About 10,000 years ago, the Champlain Sea stretched up the Saint Lawrence river, into southern Quebec and eastern Ontario. The region flooded as glaciers receded after the last Ice Age. Fossils of beluga whales and marine shells that dot the area give hints to the life that once existed there, in its cold salty waters.

A significant consequence is a layer of silty, sensitive clay that blankets the Ottawa region. It's been at the root of landslides, some with deadly consequences. One landslide in 1908 took the lives of 34 people in Notre-Dame-de-la-Salette, about 50km north of Ottawa. In 2010, a house near Montreal was swallowed by a sinkhole, claiming four people.
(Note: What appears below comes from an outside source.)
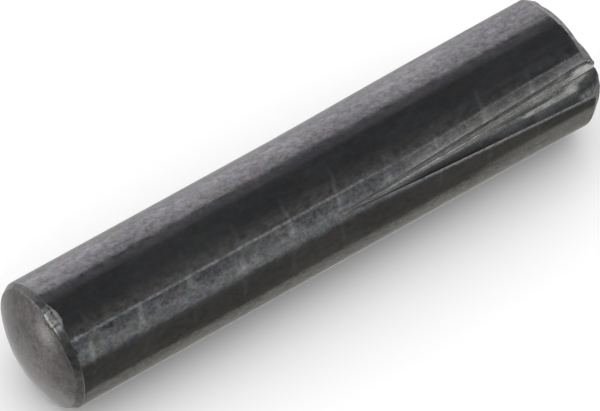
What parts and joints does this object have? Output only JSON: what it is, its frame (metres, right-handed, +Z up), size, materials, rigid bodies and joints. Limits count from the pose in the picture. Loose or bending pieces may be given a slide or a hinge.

"It is a geologic issue," says Peter Bobrowsky of the Geological Survey of Canada. "If we didn't have sand and gravel there, if it would have been the good Pre-Cambrian bedrock, you wouldn't be getting any kind of sinkholes. The geology plays a huge role."

Although we still can't define its exact role in the Ottawa sinkhole, quick clay has caused many headaches in local engineering projects. When vibrations or water disturb the sediment, it can liquefy and flow away. This means that, after activity like construction, that the part of the planet you've decided to place your road on might not exist anymore.

Luckily, no one was hurt when the street caved in, and now there's just a massive cleanup to be done.